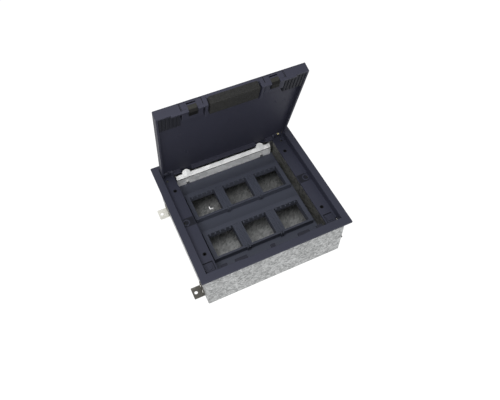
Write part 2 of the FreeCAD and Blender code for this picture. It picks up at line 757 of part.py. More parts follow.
def flap_pivot():
    """Point on the cable flap's hinge axis."""
    return Vector(0, lid_front + flap_length - flap_thickness / 2, frame_top - flap_thickness / 2)


def cable_flap():
    """Flap plate with a rounded hinge edge and two moulded trunnions."""
    pivot = flap_pivot()
    half = flap_width / 2
    plate = block(-half, half, lid_front, pivot.y, frame_top - flap_thickness, frame_top)
    edge = rod(flap_thickness / 2, Vector(-half, pivot.y, pivot.z), Vector(half, pivot.y, pivot.z))
    tip = half + flap_gap + trunnion_length - 0.3
    trunnions = rod(trunnion_radius, Vector(-tip, pivot.y, pivot.z), Vector(tip, pivot.y, pivot.z))
    return joined([plate, edge, trunnions])


def foam_seal():
    """Foam block bonded under the flap, which closes round the cables."""
    half = flap_width / 2 - foam_inset
    return block(-half, half, lid_front + 0.3, lid_front + foam_length, lid_bottom, frame_top - flap_thickness)


EJECTOR_MARKS = ((7.5, 96), (81.5, 153.5), (-84, 88), (-68, 153), (6, 200), (96, 83))

PIECES = {
    "back_box": back_box(),
    "floor_lugs": floor_lugs(),
    "lug_rivets": lug_rivets(),
    "clamp_brackets": clamp_brackets(),
    "clamp_screws": clamp_screws(),
    "earth_stud": earth_stud(),
    "earth_washers": earth_washers(),
    "earth_nuts": earth_nuts(),
    "trim_frame": trim_frame(),
    "hinge_pin_right": hinge_pin(),
    "hinge_pin_left": mirrored(hinge_pin()),
    "cradle_right": cradle_plate(),
    "cradle_left": mirrored(cradle_plate()),
    "cradle_screws": cradle_screws(),
    "deck": deck(),
    "deck_screws": deck_screws(),
    "socket_frame_front": socket_frame(front_row),
    "socket_frame_rear": socket_frame(rear_row),
    "rear_rail": rear_rail(),
    "rail_screws": rail_screws(),
    "lid_tray": swung(lid_tray()),
    "lid_stiffener": swung(lid_stiffener()),
    "catch_cover_right": swung(catch_cover()),
    "catch_cover_left": swung(mirrored(catch_cover())),
    "catch_right": swung(catch()),
    "catch_left": swung(mirrored(catch())),
    "cable_flap": swung(cable_flap()),
    "foam_seal": swung(foam_seal()),
}

os.makedirs("parts", exist_ok=True)
for name, piece in PIECES.items():
    piece.exportStep("parts/" + name + ".step")
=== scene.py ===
"""Floor socket box with its lid standing open: the finish of every piece, the foam seal,
the floor it stands on, the light and the camera."""

import json
import math

import bmesh
import bpy
from mathutils import Matrix, Quaternion, Vector, noise


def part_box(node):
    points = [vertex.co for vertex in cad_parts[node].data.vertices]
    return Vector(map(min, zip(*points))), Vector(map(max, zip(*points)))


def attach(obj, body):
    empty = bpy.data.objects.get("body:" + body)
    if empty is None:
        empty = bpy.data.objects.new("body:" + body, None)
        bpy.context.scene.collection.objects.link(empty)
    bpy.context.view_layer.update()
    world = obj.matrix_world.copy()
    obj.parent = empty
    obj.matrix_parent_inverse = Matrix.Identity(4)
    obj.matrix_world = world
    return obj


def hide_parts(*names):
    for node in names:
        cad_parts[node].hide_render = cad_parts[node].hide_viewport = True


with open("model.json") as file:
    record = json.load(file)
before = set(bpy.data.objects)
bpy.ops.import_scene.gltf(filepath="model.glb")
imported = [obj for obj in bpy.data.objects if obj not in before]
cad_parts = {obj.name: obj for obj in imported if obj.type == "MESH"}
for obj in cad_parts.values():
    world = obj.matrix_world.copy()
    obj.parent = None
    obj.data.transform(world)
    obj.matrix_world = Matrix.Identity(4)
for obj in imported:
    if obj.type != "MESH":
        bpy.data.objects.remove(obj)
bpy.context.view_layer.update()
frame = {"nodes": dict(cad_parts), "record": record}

bpy.context.scene.view_settings.view_transform = "Standard"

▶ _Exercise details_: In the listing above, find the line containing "200), (96, 83))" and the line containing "for node in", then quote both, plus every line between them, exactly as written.

▶ _Result of the task_:
EJECTOR_MARKS = ((7.5, 96), (81.5, 153.5), (-84, 88), (-68, 153), (6, 200), (96, 83))

PIECES = {
    "back_box": back_box(),
    "floor_lugs": floor_lugs(),
    "lug_rivets": lug_rivets(),
    "clamp_brackets": clamp_brackets(),
    "clamp_screws": clamp_screws(),
    "earth_stud": earth_stud(),
    "earth_washers": earth_washers(),
    "earth_nuts": earth_nuts(),
    "trim_frame": trim_frame(),
    "hinge_pin_right": hinge_pin(),
    "hinge_pin_left": mirrored(hinge_pin()),
    "cradle_right": cradle_plate(),
    "cradle_left": mirrored(cradle_plate()),
    "cradle_screws": cradle_screws(),
    "deck": deck(),
    "deck_screws": deck_screws(),
    "socket_frame_front": socket_frame(front_row),
    "socket_frame_rear": socket_frame(rear_row),
    "rear_rail": rear_rail(),
    "rail_screws": rail_screws(),
    "lid_tray": swung(lid_tray()),
    "lid_stiffener": swung(lid_stiffener()),
    "catch_cover_right": swung(catch_cover()),
    "catch_cover_left": swung(mirrored(catch_cover())),
    "catch_right": swung(catch()),
    "catch_left": swung(mirrored(catch())),
    "cable_flap": swung(cable_flap()),
    "foam_seal": swung(foam_seal()),
}

os.makedirs("parts", exist_ok=True)
for name, piece in PIECES.items():
    piece.exportStep("parts/" + name + ".step")
=== scene.py ===
"""Floor socket box with its lid standing open: the finish of every piece, the foam seal,
the floor it stands on, the light and the camera."""

import json
import math

import bmesh
import bpy
from mathutils import Matrix, Quaternion, Vector, noise


def part_box(node):
    points = [vertex.co for vertex in cad_parts[node].data.vertices]
    return Vector(map(min, zip(*points))), Vector(map(max, zip(*points)))


def attach(obj, body):
    empty = bpy.data.objects.get("body:" + body)
    if empty is None:
        empty = bpy.data.objects.new("body:" + body, None)
        bpy.context.scene.collection.objects.link(empty)
    bpy.context.view_layer.update()
    world = obj.matrix_world.copy()
    obj.parent = empty
    obj.matrix_parent_inverse = Matrix.Identity(4)
    obj.matrix_world = world
    return obj


def hide_parts(*names):
    for node in names:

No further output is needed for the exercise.